— Start RECORDS FOR THIS TASK —

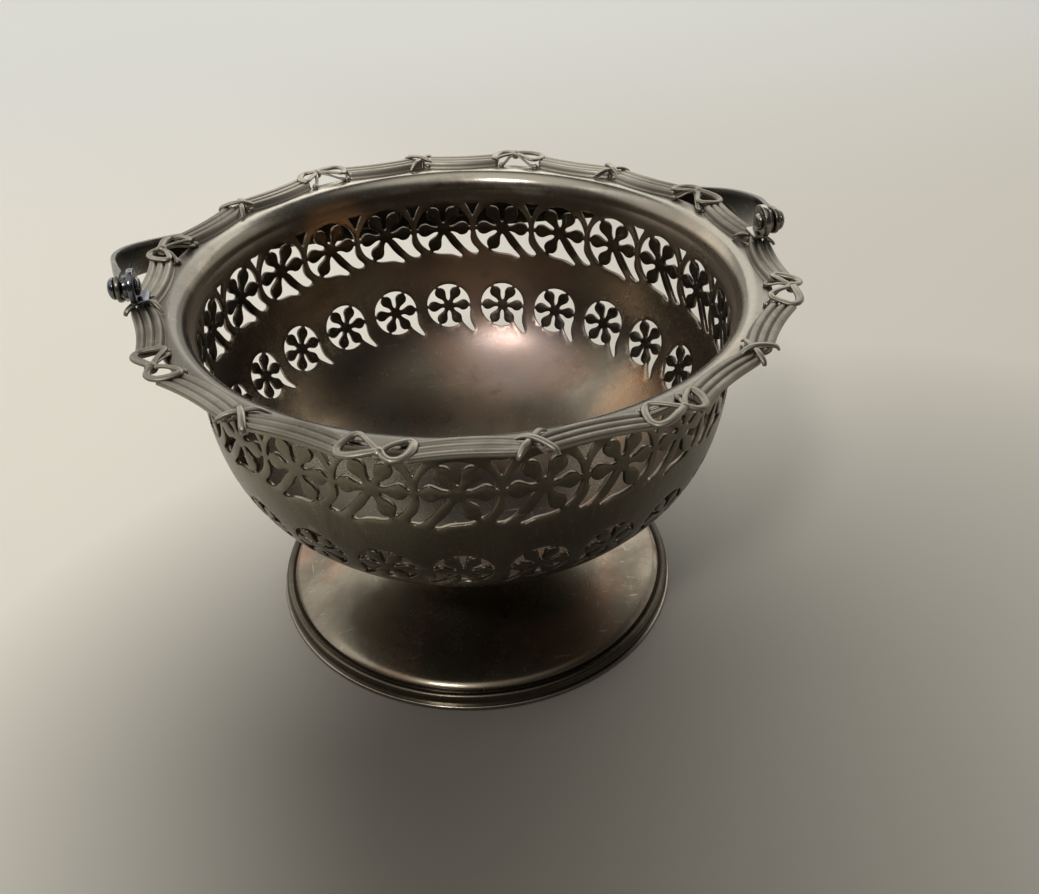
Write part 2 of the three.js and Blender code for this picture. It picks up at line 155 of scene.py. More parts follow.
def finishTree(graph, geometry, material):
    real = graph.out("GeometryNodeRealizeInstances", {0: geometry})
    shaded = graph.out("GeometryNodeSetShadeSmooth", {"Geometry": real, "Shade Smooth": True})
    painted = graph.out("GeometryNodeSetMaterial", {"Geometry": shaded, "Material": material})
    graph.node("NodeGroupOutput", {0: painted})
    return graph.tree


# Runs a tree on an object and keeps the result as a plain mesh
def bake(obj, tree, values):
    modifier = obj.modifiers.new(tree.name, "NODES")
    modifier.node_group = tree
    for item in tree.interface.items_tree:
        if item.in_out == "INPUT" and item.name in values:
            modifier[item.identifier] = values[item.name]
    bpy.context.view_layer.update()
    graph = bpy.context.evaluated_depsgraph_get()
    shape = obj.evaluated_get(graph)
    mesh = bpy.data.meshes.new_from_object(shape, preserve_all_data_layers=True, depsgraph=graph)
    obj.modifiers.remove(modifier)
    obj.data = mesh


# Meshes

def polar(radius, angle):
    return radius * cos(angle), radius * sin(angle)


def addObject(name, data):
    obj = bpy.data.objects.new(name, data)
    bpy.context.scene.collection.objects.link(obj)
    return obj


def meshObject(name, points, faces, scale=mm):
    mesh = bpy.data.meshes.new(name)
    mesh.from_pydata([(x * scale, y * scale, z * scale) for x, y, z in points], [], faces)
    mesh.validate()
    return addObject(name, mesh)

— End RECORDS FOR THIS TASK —
— Start RECORDS FOR THIS TASK —

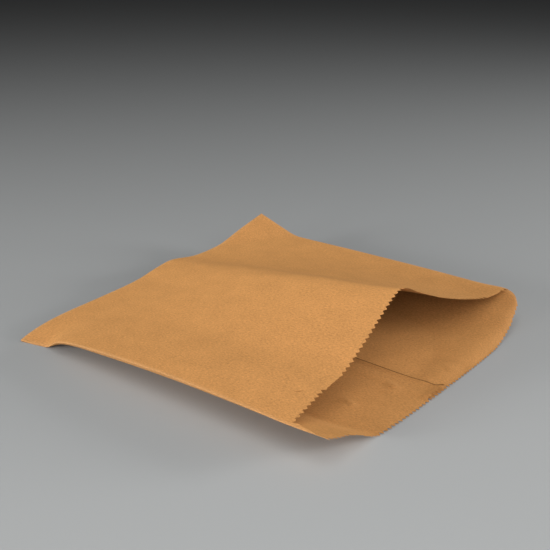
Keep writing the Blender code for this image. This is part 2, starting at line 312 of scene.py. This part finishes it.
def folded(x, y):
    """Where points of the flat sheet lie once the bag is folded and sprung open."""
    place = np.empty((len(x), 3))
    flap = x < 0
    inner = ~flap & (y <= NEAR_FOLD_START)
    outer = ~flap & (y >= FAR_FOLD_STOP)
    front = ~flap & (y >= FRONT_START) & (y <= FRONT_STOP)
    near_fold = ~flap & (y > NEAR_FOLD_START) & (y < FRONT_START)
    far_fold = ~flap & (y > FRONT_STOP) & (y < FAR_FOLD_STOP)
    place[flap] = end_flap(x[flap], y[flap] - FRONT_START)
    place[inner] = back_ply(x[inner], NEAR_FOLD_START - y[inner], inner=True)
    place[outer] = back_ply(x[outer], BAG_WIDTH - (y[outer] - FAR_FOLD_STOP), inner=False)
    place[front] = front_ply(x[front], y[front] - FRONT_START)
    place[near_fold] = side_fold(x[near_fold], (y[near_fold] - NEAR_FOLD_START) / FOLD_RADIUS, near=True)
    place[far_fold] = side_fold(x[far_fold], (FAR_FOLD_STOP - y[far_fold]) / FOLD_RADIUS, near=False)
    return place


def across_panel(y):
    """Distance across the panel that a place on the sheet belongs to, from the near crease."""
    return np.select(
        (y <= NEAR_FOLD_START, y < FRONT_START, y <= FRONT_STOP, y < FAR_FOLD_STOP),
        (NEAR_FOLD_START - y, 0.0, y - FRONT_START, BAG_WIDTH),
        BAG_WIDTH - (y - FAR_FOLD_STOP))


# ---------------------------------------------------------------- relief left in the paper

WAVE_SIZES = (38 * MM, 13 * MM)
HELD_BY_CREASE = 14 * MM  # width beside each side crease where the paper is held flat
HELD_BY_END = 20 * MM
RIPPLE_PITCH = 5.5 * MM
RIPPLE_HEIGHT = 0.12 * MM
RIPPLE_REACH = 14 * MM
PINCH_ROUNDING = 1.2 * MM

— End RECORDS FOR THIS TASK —

- [EXERCISE]
Output the section opening with the line that has "Keep writing the" and closing with the line that has "PINCH_ROUNDING = 1.2 * MM". Keep both end lines and leave out the rest.

- [SOLUTION FOR THIS EXERCISE]
Keep writing the Blender code for this image. This is part 2, starting at line 312 of scene.py. This part finishes it.
def folded(x, y):
    """Where points of the flat sheet lie once the bag is folded and sprung open."""
    place = np.empty((len(x), 3))
    flap = x < 0
    inner = ~flap & (y <= NEAR_FOLD_START)
    outer = ~flap & (y >= FAR_FOLD_STOP)
    front = ~flap & (y >= FRONT_START) & (y <= FRONT_STOP)
    near_fold = ~flap & (y > NEAR_FOLD_START) & (y < FRONT_START)
    far_fold = ~flap & (y > FRONT_STOP) & (y < FAR_FOLD_STOP)
    place[flap] = end_flap(x[flap], y[flap] - FRONT_START)
    place[inner] = back_ply(x[inner], NEAR_FOLD_START - y[inner], inner=True)
    place[outer] = back_ply(x[outer], BAG_WIDTH - (y[outer] - FAR_FOLD_STOP), inner=False)
    place[front] = front_ply(x[front], y[front] - FRONT_START)
    place[near_fold] = side_fold(x[near_fold], (y[near_fold] - NEAR_FOLD_START) / FOLD_RADIUS, near=True)
    place[far_fold] = side_fold(x[far_fold], (FAR_FOLD_STOP - y[far_fold]) / FOLD_RADIUS, near=False)
    return place


def across_panel(y):
    """Distance across the panel that a place on the sheet belongs to, from the near crease."""
    return np.select(
        (y <= NEAR_FOLD_START, y < FRONT_START, y <= FRONT_STOP, y < FAR_FOLD_STOP),
        (NEAR_FOLD_START - y, 0.0, y - FRONT_START, BAG_WIDTH),
        BAG_WIDTH - (y - FAR_FOLD_STOP))


# ---------------------------------------------------------------- relief left in the paper

WAVE_SIZES = (38 * MM, 13 * MM)
HELD_BY_CREASE = 14 * MM  # width beside each side crease where the paper is held flat
HELD_BY_END = 20 * MM
RIPPLE_PITCH = 5.5 * MM
RIPPLE_HEIGHT = 0.12 * MM
RIPPLE_REACH = 14 * MM
PINCH_ROUNDING = 1.2 * MM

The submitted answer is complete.